= Request =
Write each line out exactly, leaving none out.

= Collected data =
=====
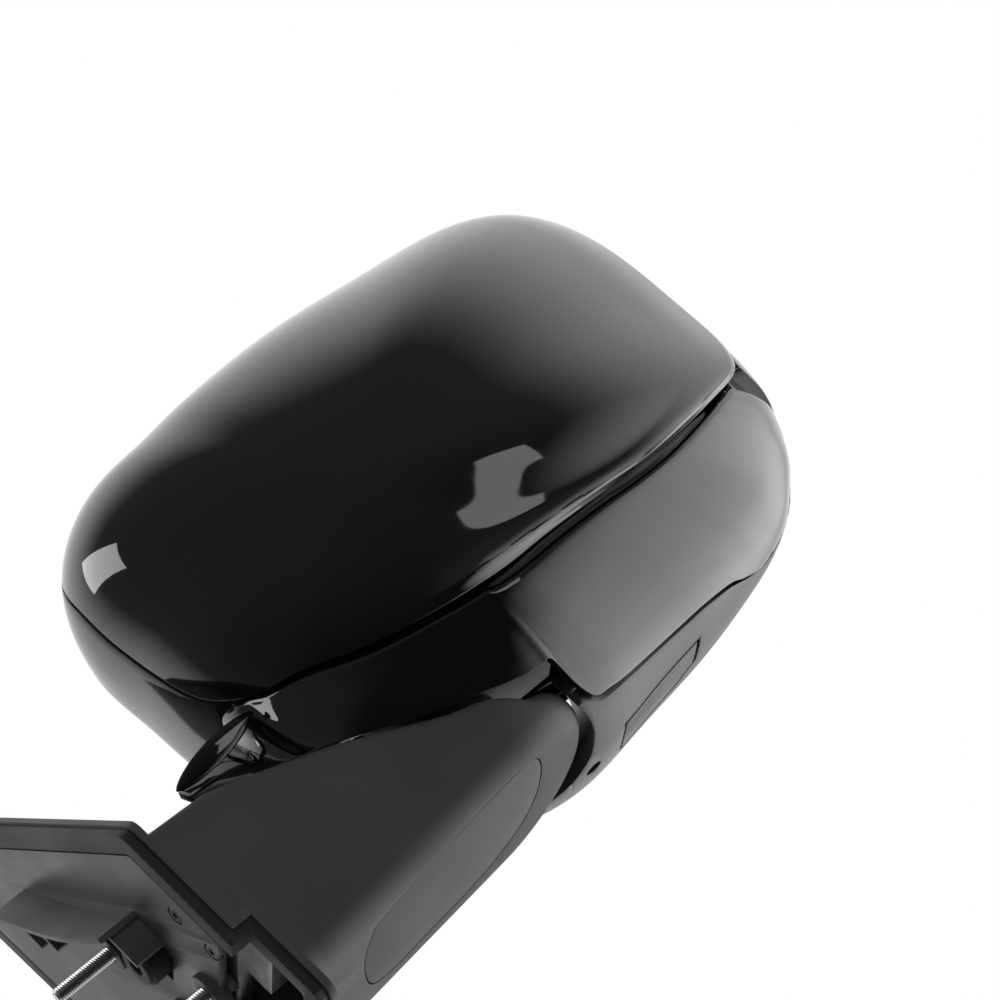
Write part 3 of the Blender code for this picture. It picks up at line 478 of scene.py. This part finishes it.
SPRING = material("spring_steel", grey(0.30), grey(0.40), (0.30, 0.45), grain=1400, bump=0.012, metallic=1.0)
HEATER = material("heater_film", (0.10, 0.055, 0.02), (0.16, 0.09, 0.035), (0.30, 0.45), grain=300, bump=0.02)
MIRROR = material("mirror_coating", (0.86, 0.88, 0.89), (0.90, 0.92, 0.93), (0.006, 0.016), patch=30,
                  metallic=1.0, coat=0.4)


def polished_above(look, level_low, level_high, rough):
    """The housing's band is polished above a level, in metres; the underside keeps its satin."""
    nodes, links = look.node_tree.nodes, look.node_tree.links
    place = nodes.new("ShaderNodeTexCoord")
    split = nodes.new("ShaderNodeSeparateXYZ")
    links.new(place.outputs["Object"], split.inputs[0])
    zone = nodes.new("ShaderNodeMapRange")
    zone.inputs["From Min"].default_value = level_low
    zone.inputs["From Max"].default_value = level_high
    links.new(split.outputs["Z"], zone.inputs["Value"])
    mix = nodes.new("ShaderNodeMix")
    socket = nodes["Principled BSDF"].inputs["Roughness"]
    links.new(zone.outputs["Result"], mix.inputs["Factor"])
    links.new(socket.links[0].from_socket, mix.inputs["A"])
    mix.inputs["B"].default_value = rough
    links.new(mix.outputs["Result"], socket)


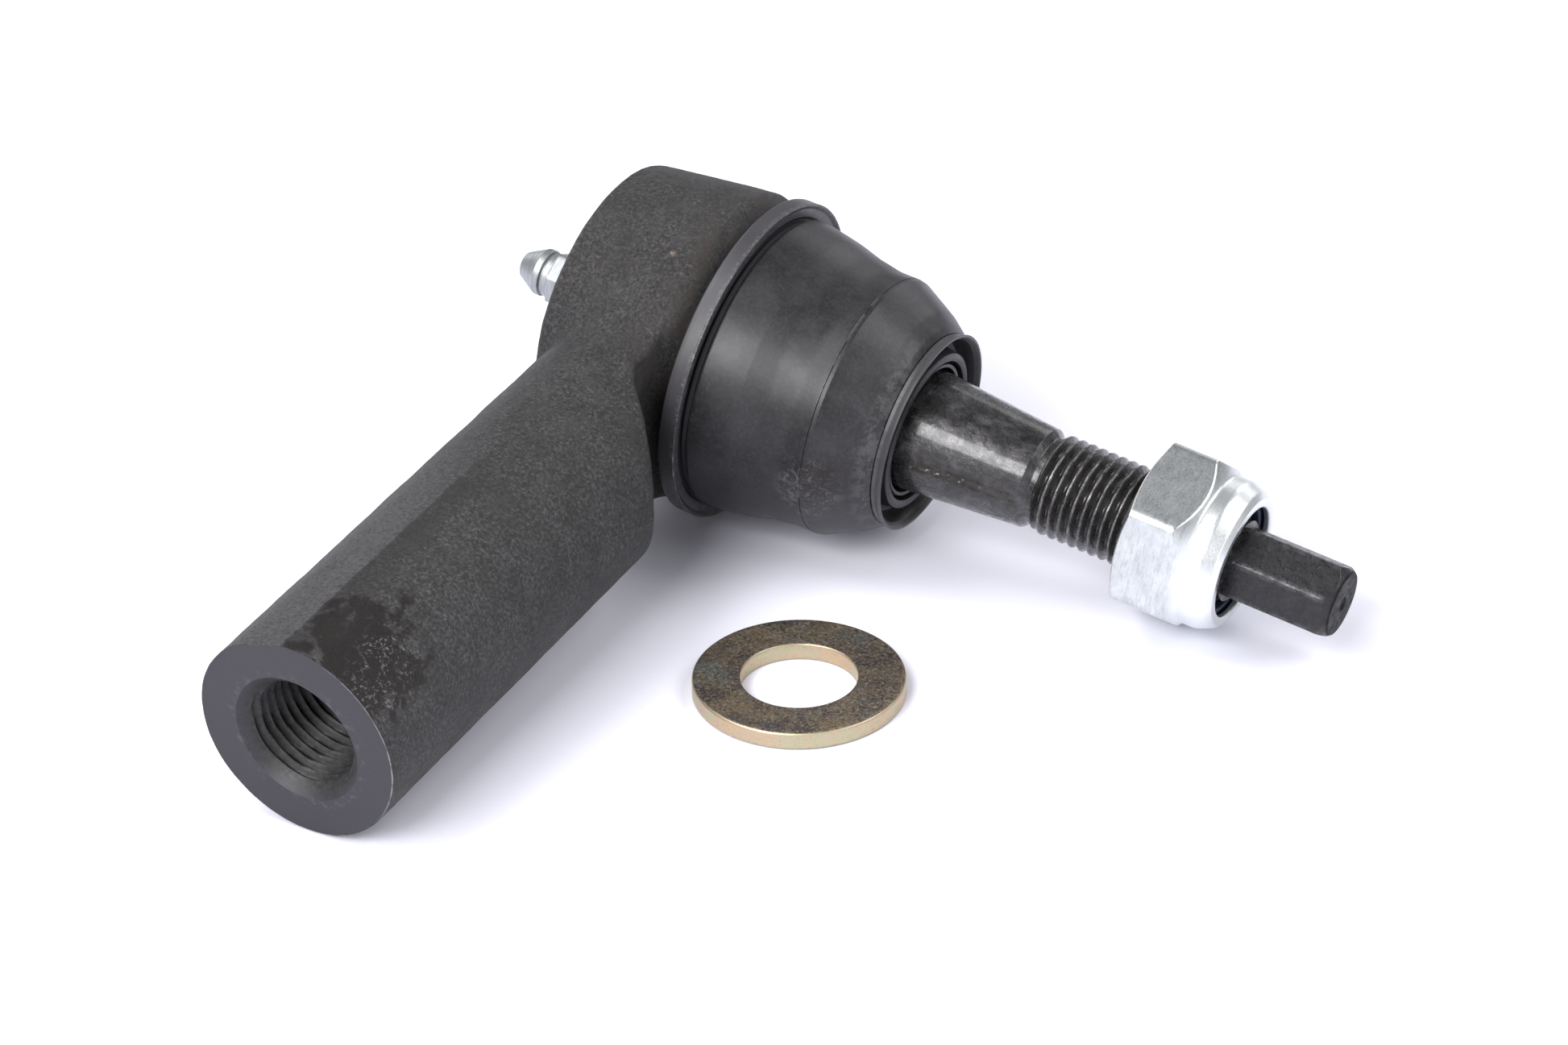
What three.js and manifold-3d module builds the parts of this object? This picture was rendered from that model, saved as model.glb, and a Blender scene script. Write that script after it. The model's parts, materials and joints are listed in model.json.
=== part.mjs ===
// Tie rod end: a forged housing with a threaded shank, a greasable ball joint with its tapered
// ball stud, a rubber boot, a nylon-insert lock nut, and the loose flat washer that goes with it.
//
// Row frame: millimetres, +Z up, standing on Z = 0. Each piece of the tie rod end is drawn in the
// joint's own frame, with its origin at the centre of the ball: +X along the stud towards its
// threaded end, -Y along the shank, +Z up. That frame then leans as the part does at rest.
import * as THREE from "three";
import { mergeVertices } from "three/addons/utils/BufferGeometryUtils.js";
import Module from "manifold-3d";

const wasm = await Module();
wasm.setup();

// ---- driving dimensions, mm (x = distance along the stud's axis from the ball's centre) --------
const STUD_LEAN = THREE.MathUtils.degToRad(8.8); // the stud's end points down by this
const SHANK_LEAN = THREE.MathUtils.degToRad(5.2); // the shank's free end points down by this
const GAP = 0.3; // between pieces that touch or slide

const BALL_R = 13.5;
const HEAD_BACK_X = -16, HEAD_BACK_R = 19.9;
const HEAD_BULGE_R = 22.3, HEAD_FACE_X = 5.7;
const NOSE_R = 17.3, NOSE_X = 10.6;
const BORE_R = 16.5, SHOULDER_X = 8.9, MOUTH_R = 10.45;
const RECESS_R = 17.2, RECESS_BACK_X = -15.2, RECESS_FRONT_X = -13.2;
const PLATE_T = 1.5, BOSS_FRONT_X = -17.5;
const SEAT_BACK_X = -11.4, SEAL_WIRE_R = 0.7;

const SHANK_R = 14.4, SHANK_END = 98.1, SHANK_DROP = 0.9;
const SHANK_CUT_R = 36.5; // where the clearance cone for the boot leaves the shank's side
const TAP_R = 7.1, TAP_CHAMFER_R = 9.05, TAP_DEPTH = 55;

const NECK_R = 6.1;
const TAPER_START_X = 30, TAPER_END_X = 51.8, TAPER_END_R = 7.0, TAPER_SLOPE = 1 / 12;
const THREAD_R = 6.9, THREAD_START_X = 53.9, THREAD_END_X = 80.2;
const DRIVE_AF = 9.5, DRIVE_START_X = 81.4, DRIVE_END_X = 96.5, DRIVE_TURN_DEG = 5.2;

const NUT_AF = 22, NUT_BACK_X = 68, NUT_H = 14, NUT_BORE_R = THREAD_R + GAP;
const NUT_HEX_H = 8.6, NUT_COLLAR_R = 10.4, NUT_TURN_DEG = 12.2;

const RING_BACK_X = 6, RING_FRONT_X = 8.5, RING_R = 22.93;
const RIDGE_X = 25.4, RIDGE_R = 18.6, WALL = 2;
const LIP_BACK_X = 33.5, LIP_FRONT_X = 35.2, LIP_R = 14.1;

const FITTING_SEAT_X = -19.8, FITTING_THREAD_R = 3.1, FITTING_HEAD_R = 3.35;
const FITTING_HEX_AF = 7, FITTING_PASSAGE_R = 1.5, CHECK_BALL_R = 1.2;

const WASHER_R = 14, WASHER_HOLE_R = 7.6, WASHER_T = 2.4;
const WASHER_OFFSET = { x: 36.25, y: -39.14 }; // from the ball's centre, in the row frame

// ---- solids ------------------------------------------------------------------------------------
// A geometry as a manifold solid: shared vertices joined, empty faces dropped, faces outwards.
function toSolid(geometry) {
  const bare = geometry.index ? geometry.toNonIndexed() : geometry.clone();
  bare.deleteAttribute("normal");
  bare.deleteAttribute("uv");
  const merged = mergeVertices(bare, 1e-4);
  const index = merged.index.array;
  const faces = [];
  for (let i = 0; i < index.length; i += 3) {
    const [a, b, c] = [index[i], index[i + 1], index[i + 2]];
    if (a !== b && b !== c && c !== a) faces.push(a, b, c);
  }
  const vertProperties = new Float32Array(merged.attributes.position.array);
  const build = (list) => {
    const triVerts = new Uint32Array(list);
    return new wasm.Manifold(new wasm.Mesh({ numProp: 3, vertProperties, triVerts }));
  };
  const made = build(faces);
  return made.volume() > 0 ? made : build(faces.reverse());
}

function toGeometry(solid) {
  const mesh = solid.getMesh();
  const geometry = new THREE.BufferGeometry();
  geometry.setAttribute("position", new THREE.BufferAttribute(mesh.vertProperties, 3));
  geometry.setIndex(new THREE.BufferAttribute(mesh.triVerts, 1));
  geometry.computeVertexNormals();
  return geometry;
}

// A profile of [x, r] points turned about the X axis; closed on itself unless it meets the axis.
function turned(profile, segments = 36) {
  const points = profile.map(([x, r]) => new THREE.Vector2(r, x));
  const meetsAxis = profile[0][1] === 0;
  if (!meetsAxis) points.push(points[0].clone());
  return toSolid(new THREE.LatheGeometry(points, segments).rotateZ(-Math.PI / 2));
}

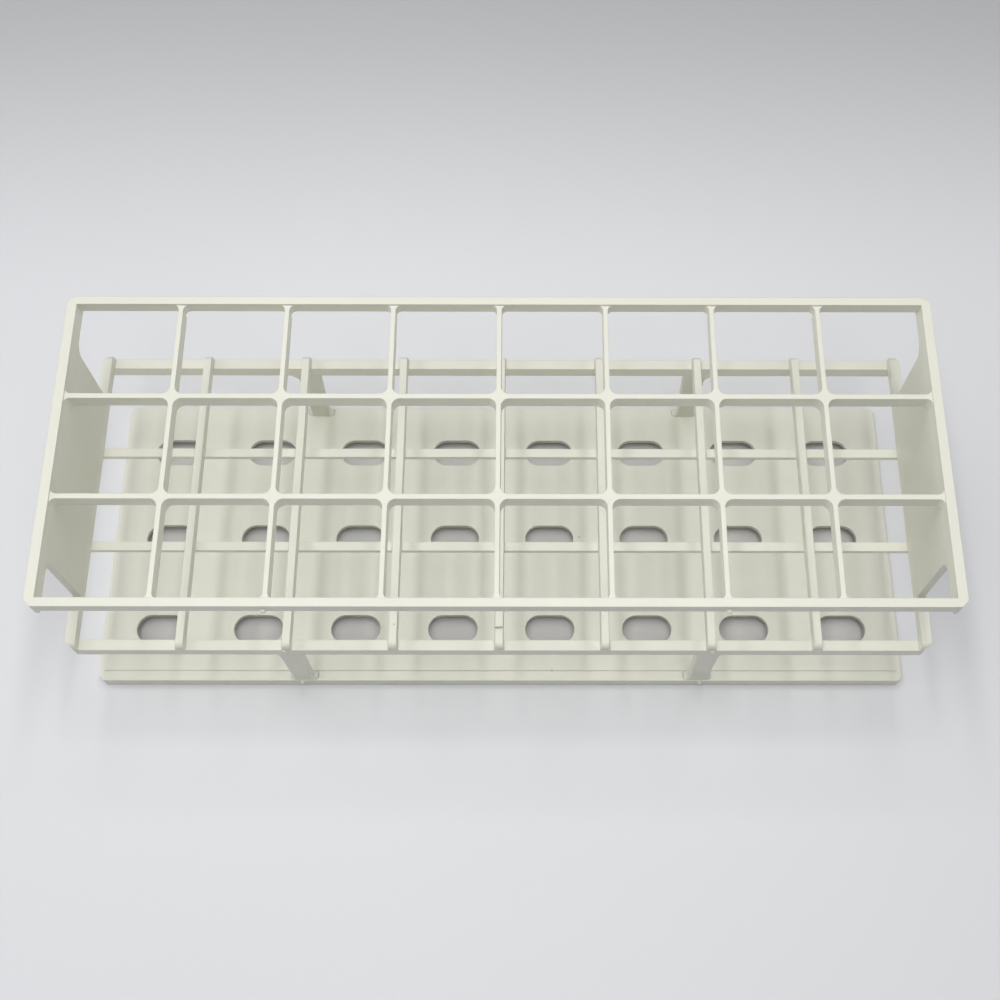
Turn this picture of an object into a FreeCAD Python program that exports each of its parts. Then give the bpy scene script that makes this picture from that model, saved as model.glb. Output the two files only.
=====
= Answer to this problem =
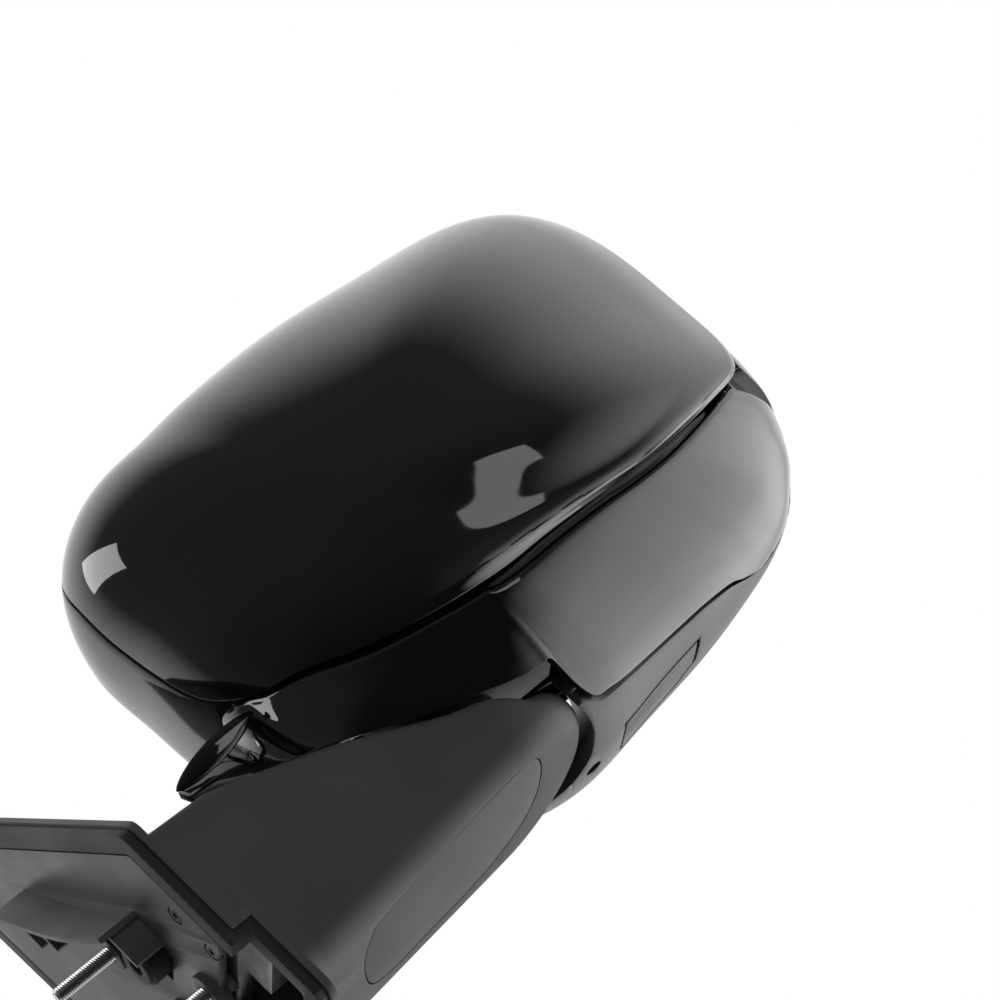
Write part 3 of the Blender code for this picture. It picks up at line 478 of scene.py. This part finishes it.
SPRING = material("spring_steel", grey(0.30), grey(0.40), (0.30, 0.45), grain=1400, bump=0.012, metallic=1.0)
HEATER = material("heater_film", (0.10, 0.055, 0.02), (0.16, 0.09, 0.035), (0.30, 0.45), grain=300, bump=0.02)
MIRROR = material("mirror_coating", (0.86, 0.88, 0.89), (0.90, 0.92, 0.93), (0.006, 0.016), patch=30,
                  metallic=1.0, coat=0.4)


def polished_above(look, level_low, level_high, rough):
    """The housing's band is polished above a level, in metres; the underside keeps its satin."""
    nodes, links = look.node_tree.nodes, look.node_tree.links
    place = nodes.new("ShaderNodeTexCoord")
    split = nodes.new("ShaderNodeSeparateXYZ")
    links.new(place.outputs["Object"], split.inputs[0])
    zone = nodes.new("ShaderNodeMapRange")
    zone.inputs["From Min"].default_value = level_low
    zone.inputs["From Max"].default_value = level_high
    links.new(split.outputs["Z"], zone.inputs["Value"])
    mix = nodes.new("ShaderNodeMix")
    socket = nodes["Principled BSDF"].inputs["Roughness"]
    links.new(zone.outputs["Result"], mix.inputs["Factor"])
    links.new(socket.links[0].from_socket, mix.inputs["A"])
    mix.inputs["B"].default_value = rough
    links.new(mix.outputs["Result"], socket)


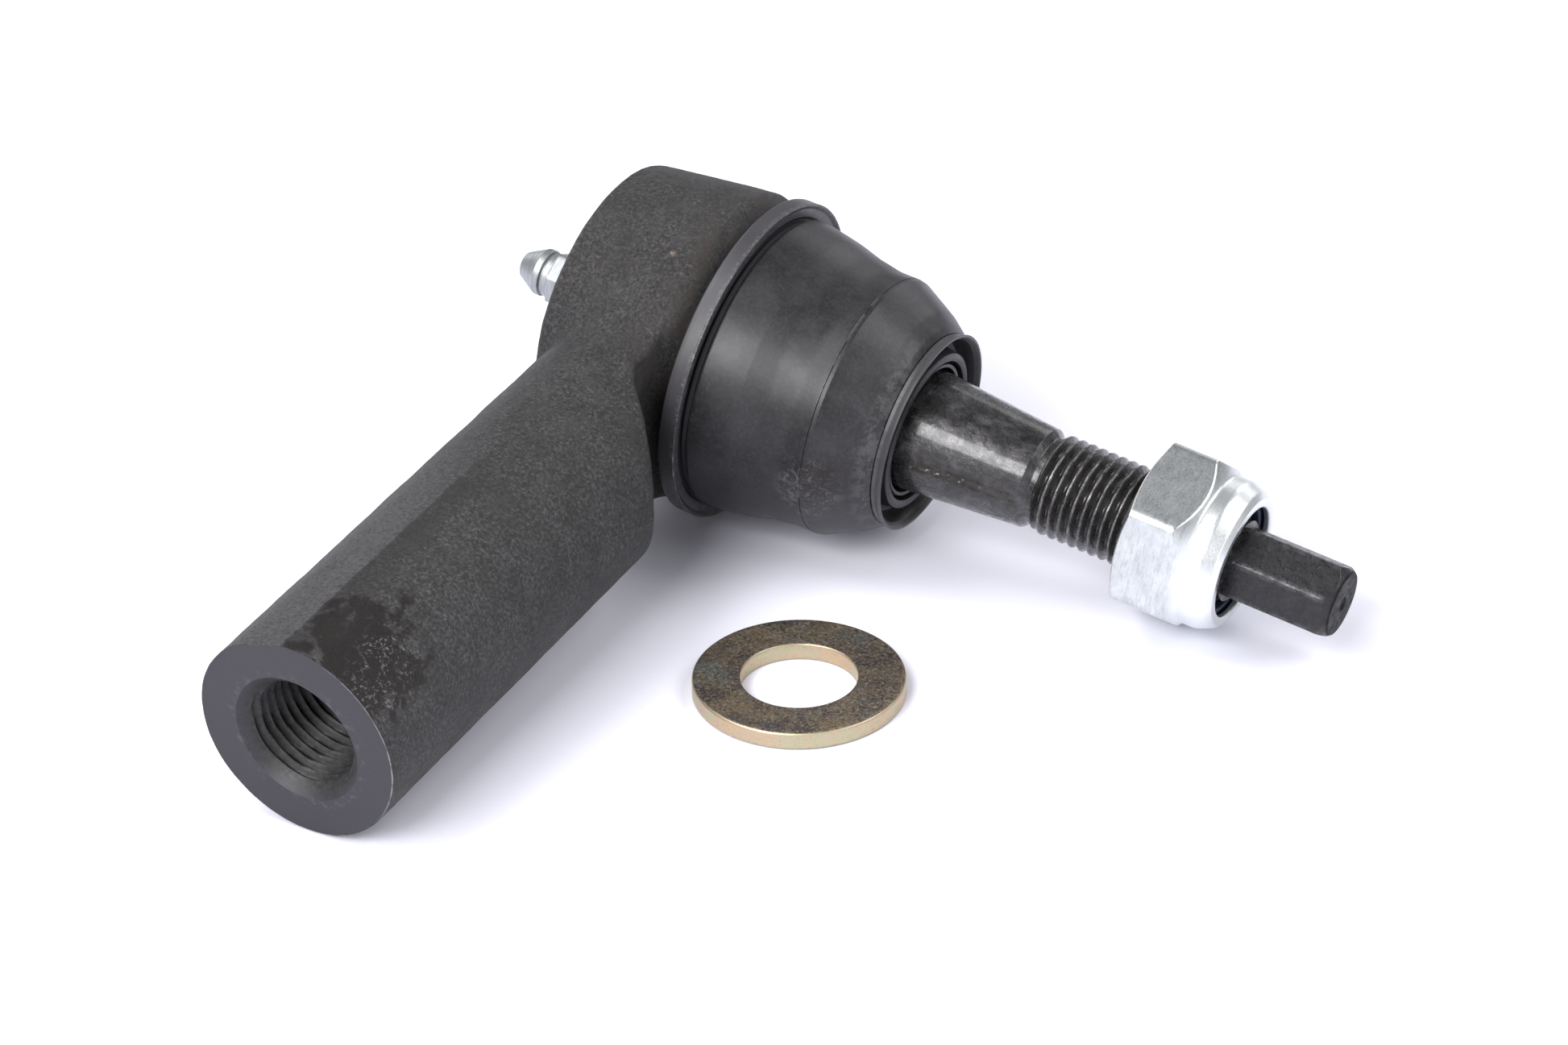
What three.js and manifold-3d module builds the parts of this object? This picture was rendered from that model, saved as model.glb, and a Blender scene script. Write that script after it. The model's parts, materials and joints are listed in model.json.
=== part.mjs ===
// Tie rod end: a forged housing with a threaded shank, a greasable ball joint with its tapered
// ball stud, a rubber boot, a nylon-insert lock nut, and the loose flat washer that goes with it.
//
// Row frame: millimetres, +Z up, standing on Z = 0. Each piece of the tie rod end is drawn in the
// joint's own frame, with its origin at the centre of the ball: +X along the stud towards its
// threaded end, -Y along the shank, +Z up. That frame then leans as the part does at rest.
import * as THREE from "three";
import { mergeVertices } from "three/addons/utils/BufferGeometryUtils.js";
import Module from "manifold-3d";

const wasm = await Module();
wasm.setup();

// ---- driving dimensions, mm (x = distance along the stud's axis from the ball's centre) --------
const STUD_LEAN = THREE.MathUtils.degToRad(8.8); // the stud's end points down by this
const SHANK_LEAN = THREE.MathUtils.degToRad(5.2); // the shank's free end points down by this
const GAP = 0.3; // between pieces that touch or slide

const BALL_R = 13.5;
const HEAD_BACK_X = -16, HEAD_BACK_R = 19.9;
const HEAD_BULGE_R = 22.3, HEAD_FACE_X = 5.7;
const NOSE_R = 17.3, NOSE_X = 10.6;
const BORE_R = 16.5, SHOULDER_X = 8.9, MOUTH_R = 10.45;
const RECESS_R = 17.2, RECESS_BACK_X = -15.2, RECESS_FRONT_X = -13.2;
const PLATE_T = 1.5, BOSS_FRONT_X = -17.5;
const SEAT_BACK_X = -11.4, SEAL_WIRE_R = 0.7;

const SHANK_R = 14.4, SHANK_END = 98.1, SHANK_DROP = 0.9;
const SHANK_CUT_R = 36.5; // where the clearance cone for the boot leaves the shank's side
const TAP_R = 7.1, TAP_CHAMFER_R = 9.05, TAP_DEPTH = 55;

const NECK_R = 6.1;
const TAPER_START_X = 30, TAPER_END_X = 51.8, TAPER_END_R = 7.0, TAPER_SLOPE = 1 / 12;
const THREAD_R = 6.9, THREAD_START_X = 53.9, THREAD_END_X = 80.2;
const DRIVE_AF = 9.5, DRIVE_START_X = 81.4, DRIVE_END_X = 96.5, DRIVE_TURN_DEG = 5.2;

const NUT_AF = 22, NUT_BACK_X = 68, NUT_H = 14, NUT_BORE_R = THREAD_R + GAP;
const NUT_HEX_H = 8.6, NUT_COLLAR_R = 10.4, NUT_TURN_DEG = 12.2;

const RING_BACK_X = 6, RING_FRONT_X = 8.5, RING_R = 22.93;
const RIDGE_X = 25.4, RIDGE_R = 18.6, WALL = 2;
const LIP_BACK_X = 33.5, LIP_FRONT_X = 35.2, LIP_R = 14.1;

const FITTING_SEAT_X = -19.8, FITTING_THREAD_R = 3.1, FITTING_HEAD_R = 3.35;
const FITTING_HEX_AF = 7, FITTING_PASSAGE_R = 1.5, CHECK_BALL_R = 1.2;

const WASHER_R = 14, WASHER_HOLE_R = 7.6, WASHER_T = 2.4;
const WASHER_OFFSET = { x: 36.25, y: -39.14 }; // from the ball's centre, in the row frame

// ---- solids ------------------------------------------------------------------------------------
// A geometry as a manifold solid: shared vertices joined, empty faces dropped, faces outwards.
function toSolid(geometry) {
  const bare = geometry.index ? geometry.toNonIndexed() : geometry.clone();
  bare.deleteAttribute("normal");
  bare.deleteAttribute("uv");
  const merged = mergeVertices(bare, 1e-4);
  const index = merged.index.array;
  const faces = [];
  for (let i = 0; i < index.length; i += 3) {
    const [a, b, c] = [index[i], index[i + 1], index[i + 2]];
    if (a !== b && b !== c && c !== a) faces.push(a, b, c);
  }
  const vertProperties = new Float32Array(merged.attributes.position.array);
  const build = (list) => {
    const triVerts = new Uint32Array(list);
    return new wasm.Manifold(new wasm.Mesh({ numProp: 3, vertProperties, triVerts }));
  };
  const made = build(faces);
  return made.volume() > 0 ? made : build(faces.reverse());
}

function toGeometry(solid) {
  const mesh = solid.getMesh();
  const geometry = new THREE.BufferGeometry();
  geometry.setAttribute("position", new THREE.BufferAttribute(mesh.vertProperties, 3));
  geometry.setIndex(new THREE.BufferAttribute(mesh.triVerts, 1));
  geometry.computeVertexNormals();
  return geometry;
}

// A profile of [x, r] points turned about the X axis; closed on itself unless it meets the axis.
function turned(profile, segments = 36) {
  const points = profile.map(([x, r]) => new THREE.Vector2(r, x));
  const meetsAxis = profile[0][1] === 0;
  if (!meetsAxis) points.push(points[0].clone());
  return toSolid(new THREE.LatheGeometry(points, segments).rotateZ(-Math.PI / 2));
}

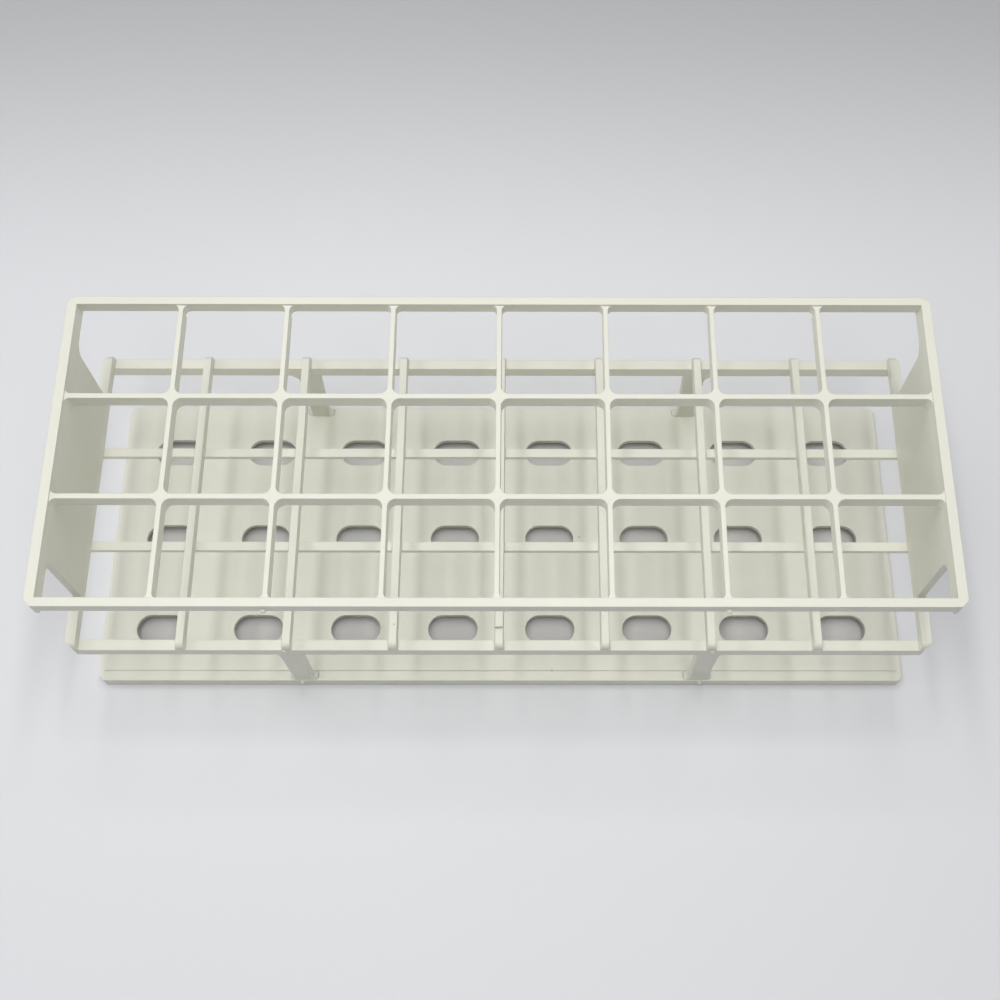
Turn this picture of an object into a FreeCAD Python program that exports each of its parts. Then give the bpy scene script that makes this picture from that model, saved as model.glb. Output the two files only.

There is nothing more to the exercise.